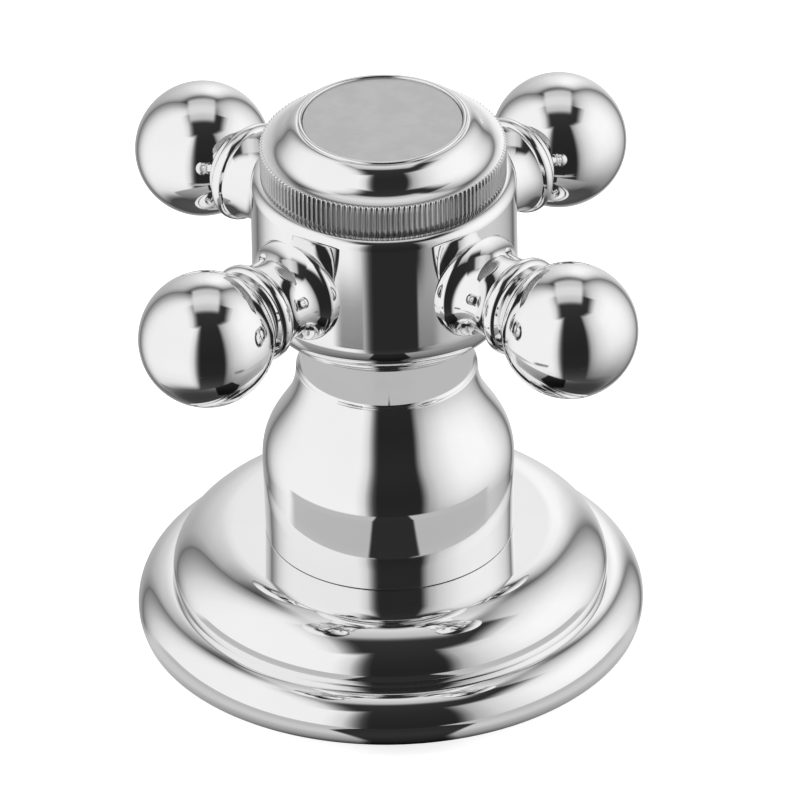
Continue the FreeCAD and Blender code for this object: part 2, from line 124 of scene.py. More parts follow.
class Outline:
    """Half section of a turned piece in millimetres, walked with the outside on its right."""

    TOUCH = 1e-4

    def __init__(self, r, z):
        self.here = (r, z)
        self.stretches = []

    def add(self, samples):
        """One smooth stretch of (point, normal) pairs."""
        self.stretches.append(samples)
        self.here = samples[-1][0]
        return self

    def line(self, r, z):
        """Straight to a point, in pieces of about two millimetres."""
        r0, z0 = self.here
        length = math.hypot(r - r0, z - z0)
        normal = ((z - z0) / length, (r0 - r) / length)
        count = max(1, min(12, round(length / 2)))
        steps = [k / count for k in range(count + 1)]
        return self.add([((r0 + (r - r0) * t, z0 + (z - z0) * t), normal) for t in steps])

    def path(self, *points):
        """Straight from point to point."""
        for r, z in points:
            self.line(r, z)
        return self

    def arc(self, centre, radius, start, stop, count=None):
        """Round stretch between two directions in degrees; a falling angle makes a hollow round."""
        count = count or max(4, round(abs(stop - start) / 4))
        side = 1 if stop > start else -1
        samples = []
        for k in range(count + 1):
            angle = math.radians(start + (stop - start) * k / count)
            c, s = math.cos(angle), math.sin(angle)
            samples.append(((centre[0] + radius * c, centre[1] + radius * s), (side * c, side * s)))
        if math.dist(self.here, samples[0][0]) > self.TOUCH:
            self.line(*samples[0][0])
        return self.add(samples)

    def curve(self, first, second, end, count=40):
        """Cubic curve from here to end, with its two handles."""
        handles = [self.here, first, second, end]
        samples = []
        for k in range(count + 1):
            t = k / count
            u = 1 - t
            weights = (u**3, 3 * u * u * t, 3 * u * t * t, t**3)
            slopes = (-u * u, u * u - 2 * u * t, 2 * u * t - t * t, t * t)
            point = tuple(sum(w * h[i] for w, h in zip(weights, handles)) for i in (0, 1))
            dr, dz = (sum(w * h[i] for w, h in zip(slopes, handles)) for i in (0, 1))
            length = math.hypot(dr, dz)
            samples.append((point, (dz / length, -dr / length)))
        return self.add(samples)

    def bend(self, corner, radius, towards):
        """Straight to a rounded corner, which turns towards the next point."""
        before = Vector(self.here) - Vector(corner)
        after = Vector(towards) - Vector(corner)
        half = before.angle(after) / 2
        reach = radius / math.tan(half)
        start = Vector(corner) + before.normalized() * reach
        end = Vector(corner) + after.normalized() * reach
        inward = (before.normalized() + after.normalized()).normalized()
        middle = Vector(corner) + inward * radius / math.sin(half)
        if (start - Vector(self.here)).length > self.TOUCH:
            self.line(*start)
        a, b = (math.degrees(math.atan2(*(p - middle).yx)) for p in (start, end))
        turn = (b - a + 180) % 360 - 180
        return self.arc(middle, radius, a, a + turn, count=5)


def turned(name, outline, place=Matrix(), turns=256, flute=None):
    """Mesh object turned about the local Z axis; flute(angle, point) moves a fluted point in or out."""
    verts, faces, normals, ring_of = [], [], [], {}
    spin = [2 * math.pi * k / turns for k in range(turns)]

    def ring(point):
        """Index of the first vertex of this point's ring, or of the one vertex on the axis."""
        key = (round(point[0], 4), round(point[1], 4))
        if key not in ring_of:
            ring_of[key] = len(verts)
            for angle in spin if key[0] > 0 else spin[:1]:
                r = point[0] + (flute(angle, point) if flute else 0)
                verts.append(place @ Vector((r * math.cos(angle), r * math.sin(angle), point[1])))
        return ring_of[key]

    turn_only = place.to_3x3()
    for stretch in outline.stretches:
        for (p, n), (q, m) in zip(stretch, stretch[1:]):
            a, b = ring(p), ring(q)
            for k in range(turns):
                j = (k + 1) % turns
                corners = []
                if round(p[0], 4) > 0:
                    corners += [(a + k, n, spin[k]), (a + j, n, spin[j])]
                else:
                    corners += [(a, n, spin[k])]
                if round(q[0], 4) > 0:
                    corners += [(b + j, m, spin[j]), (b + k, m, spin[k])]
                else:
                    corners += [(b, m, spin[k])]
                faces.append([corner[0] for corner in corners])
                for _, (nr, nz), angle in corners:
                    normals.append(turn_only @ Vector((nr * math.cos(angle), nr * math.sin(angle), nz)))
    mesh = bpy.data.meshes.new(name)
    mesh.from_pydata([v * MM for v in verts], [], faces)
    mesh.polygons.foreach_set("use_smooth", [True] * len(faces))
    if flute is None:
        mesh.normals_split_custom_set(normals)
    mesh.update()
    piece = bpy.data.objects.new(name, mesh)
    bpy.context.scene.collection.objects.link(piece)
    return piece


def dress(piece, body, node, material):
    """Put a finished piece in place of its solid."""
    piece.data.materials.clear()
    piece.data.materials.append(material)
    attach(piece, body)
    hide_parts(node)
    return piece


# Shader sheets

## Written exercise
Gather every line from the listing above in which "node" appears, and copy those lines.

## Task answer
def dress(piece, body, node, material):
    hide_parts(node)